Mais en observant l’évolution de l’espérance de vie en partant de 1948, année d’introduction de l’AVS, que voit-on? A cette époque où le législateur fixa l’âge de la retraite à 65 ans pour les hommes et 64 ans pour les femmes, leur espérance de vie respective était de 66 ans et 71 ans! Autant dire qu’un Suisse sur deux ne touchait jamais de rente et que les Suissesses en profitaient durant sept ans. Aujourd’hui, l’espérance de vie est respectivement de 81 et 85 ans mais l’âge de la retraite n’a pas changé. Dès lors, si la retraite est le signe de l’entrée dans la vieillesse (pour ménager les susceptibilités, on parle de 3e âge), alors les vieux sont toujours plus jeunes. 

La contradiction vient du fait que notre époque veut le beurre et l’argent du beurre. Faire des études toujours plus longues, vivre chez ses parents jusqu’à l’âge adulte, entrer dans la vie active toujours plus tard, enfanter après avoir «profité de sa jeunesse», bénéficier de soins de santé exceptionnels… et, en même temps, cesser de travailler au même âge qu’au temps de l’après-guerre, c’est-à-dire toucher ses rentes pendant seize ou vingt et un ans. En effet, un sondage réalisé par l’Association suisse d’assurances (voir LT du 12.12.2013) montre qu’un tiers seulement des personnes interrogées accepte l’idée d’un relèvement de l’âge de la retraite alors qu’une moitié à peine se dit favorable à une augmentation des cotisations. 

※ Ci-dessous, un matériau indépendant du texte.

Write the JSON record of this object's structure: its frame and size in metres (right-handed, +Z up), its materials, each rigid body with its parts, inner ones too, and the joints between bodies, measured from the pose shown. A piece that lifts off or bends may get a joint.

Le problème avec cet immobilisme rétrograde, avec cette politique de l’autruche, avec cette sacralisation des «droits acquis», c’est que l’avenir de l’AVS est de plus en plus incertain. L’autre souci tient au montant des rentes, qui ne peut être relevé comme il serait nécessaire compte tenu de l’évolution du coût de la vie. Les sommes allouées, même si elles ont évolué à travers le temps, restent inférieures au minimum vital tel qu’il est défini par l’OFS, soit environ 2200 francs par mois pour une personne seule. On ne s’étonnera donc pas que le taux de pauvreté s’élève actuellement à 17% chez les plus de 65 ans alors qu’il est confiné à 6% chez les plus jeunes. La logique d’une réforme qui tiendrait compte des évolutions de la société serait donc de relever l’âge contractuel de la retraite afin, aussi, de rendre les rentes plus décentes. Ce d’autant plus que le taux de conversion du 2e pilier pourrait bien être abaissé, si l’on en croit le projet global d’Alain Berset qui, il est vrai, n’est pas encore sorti de l’auberge!